Na reacção contra o Protestantismo, no seu duplo aspecto politico e intellectual, os Jesuitas empregaram os dois systemas de combate: junto dos reis e poderosos da côrte pela confissão, e principalmente pela direcção espiritual; pela educação gratuita nos seus Collegios, e pelo assalto ás Universidades, embaraçavam o exercicio do livre-exame, fechando as intelligencias no circulo estreito das suas disciplinas pedagogicas. Comprehende-se como a primeira geração da Companhia foi essencialmente docente, porque todo o saber se achava nos fins do seculo XVI confinado nas Universidades, e uma vez conquistadas ellas pela connivencia com os reis, seus protectores, estava alcançado esse ponto de apoio com que Leibnitz dizia que podia transformar o caracter de uma época. Porém, fóra das Universidades, estavam em exercicio iniciativas mentaes de individuos que communicavam entre si os resultados da livre-critica, e que vieram a determinar a grande elaboração scientifica do seculo XVII; n'esta situação, a posse das Universidades já não dava á Companhia a auctoridade e influxo social que pretendia, e teve portanto a segunda geração jesuitica, sob os Geraes italianos, de se tornar essencialmente politica, creando essa moral accommodaticia do probabilismo, tão sympathicamente recebida nas côrtes. Como reacção pedagogica ao Protestantismo, escreve Cournot acerca do ensino jesuitico: «O Protestantismo tinha saído das Universidades do norte, e tinha feito do padre um doutor; era um motivo sufficiente para que o governo da Egreja catholica desconfiasse de ora em diante da instituição universitaria e recorresse a outros meios para se assegurar da direcção absoluta da educação da mocidade. Cumpre notar que o episcopado, muito apropriado já de longe a patrocinar e a inspeccionar em cada diocese as escholas menores, a que hoje chamamos ensino primario, não era azado a tomar a direcção do ensino das humanidades, da philosophia, das sciencias, do que actualmente se chama ensino secundario e superior. É necessario, para escolher ou formar o pessoal de um tal ensino, para classificar, distribuir, promover os individuos segundo os seus talentos, para os reformar segundo as neces

1 Histoire de la Papauté, t. 1, p. 137.

sidades, ou achar-lhes outros empregos, corporações cuja acção se estenda sobre vastas circumscripções, e cujos membros tenham menos inamovibilidade do que a que se concede ao clero de segunda ordem, cujas funcções eram então reputadas beneficios temporarios.
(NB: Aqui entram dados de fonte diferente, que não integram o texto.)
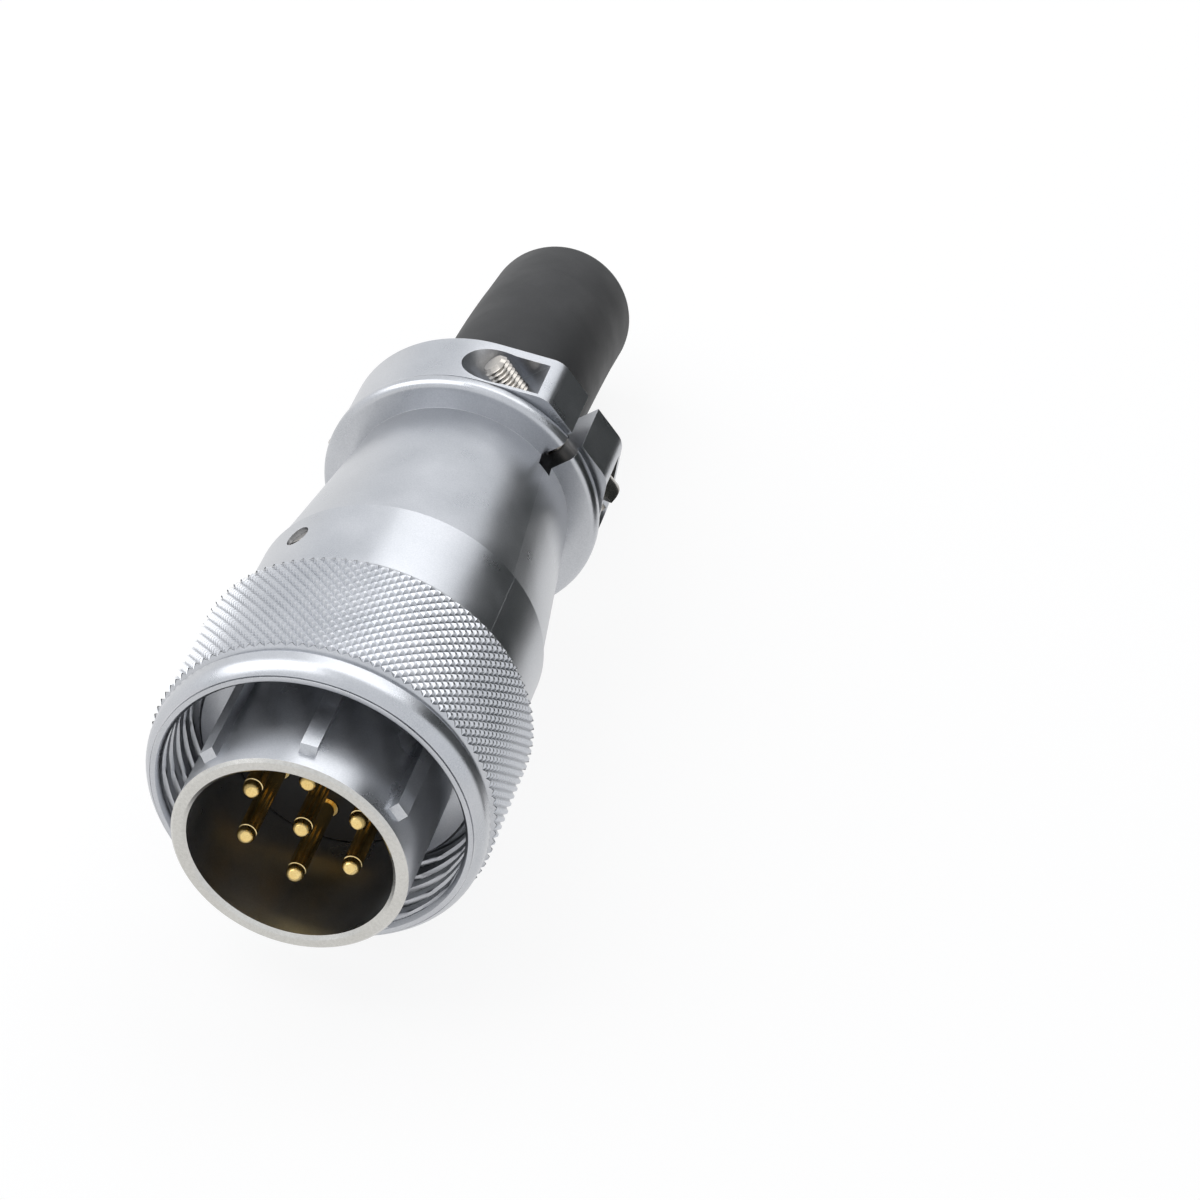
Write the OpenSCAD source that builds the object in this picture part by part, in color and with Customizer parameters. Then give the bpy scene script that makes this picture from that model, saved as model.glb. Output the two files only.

Uma congregação de regulares, cujos membros são na maioria dedicados ao ensino, podendo comtudo receber outras missões, acha-se nas melhores condições administrativas e financeiras que uma corporação leiga, ou mesmo padres seculares, accidentalmente distraídos do serviço parochial, que é a condição do seu estado. Assim, a partir da reforma protestante, vêem-se todas as novas congregações, que se formam no seio do catholicismo, proporem-se como fim, ou como o meio mais ostensivo da sua influencia, a propaganda do ensino de collegio; e os Jesuitas, sobretudo n'este terreno particularmente favoravel, alcançam exitos tão notaveis que ecclipsaram todos os seus rivaes. Não obstante, a experiencia evidenciou que nas condições das sociedades modernas já se não pode tratar, como nas velhas edades do mundo, de modelar as gerações ao grado dos instituidores, e tornar a pedagogia um meio de governação. N'este genero, como em outros, a sociedade acceita os serviços mais ou menos interessados que lhe vêm prestar, sem dar em troca o que se espera d'ella. Os Jesuitas fizeram particularmente essa experiencia. Sob o ponto de vista da grande politica da Companhia os seus collegios serviram para bem se recrutarem, para separarem e attraírem para si os individuos uteis, mas só isto. A sociedade aproveitou-se do que aquella instituição pedagogica parecia offerecer de bom e commodo, sem admittir por isso a sua doutrina e os seus interesses. Os triumphos que elles alcançaram n'este campo da educação tornaram-se-lhe nocivos, fazendo-os mais confiados e conseguintemente mais bulhentos e mais ambiciosos., 1

Apesar da multiplicação dos seus Collegios, os Jesuitas não puderam obstar á secularisação progressiva do ensino, nem manter nas Universidades a preponderancia da synthese theologica contra o espirito positivo que se ia manifestando pela cultura de novas sciencias e pela actividade industrial do proletariado. O negativismo systematico propagava-se como uma consequencia da dissolução do antigo poder espiritual, que, embora não apparecessem ainda as condições para ser substituido, era já absolutamente impossivel restaural-o. Os Jesuitas,

1 Considérations sur la marche des Idées et des événements dans les temps modernes, t. 1, p. 197.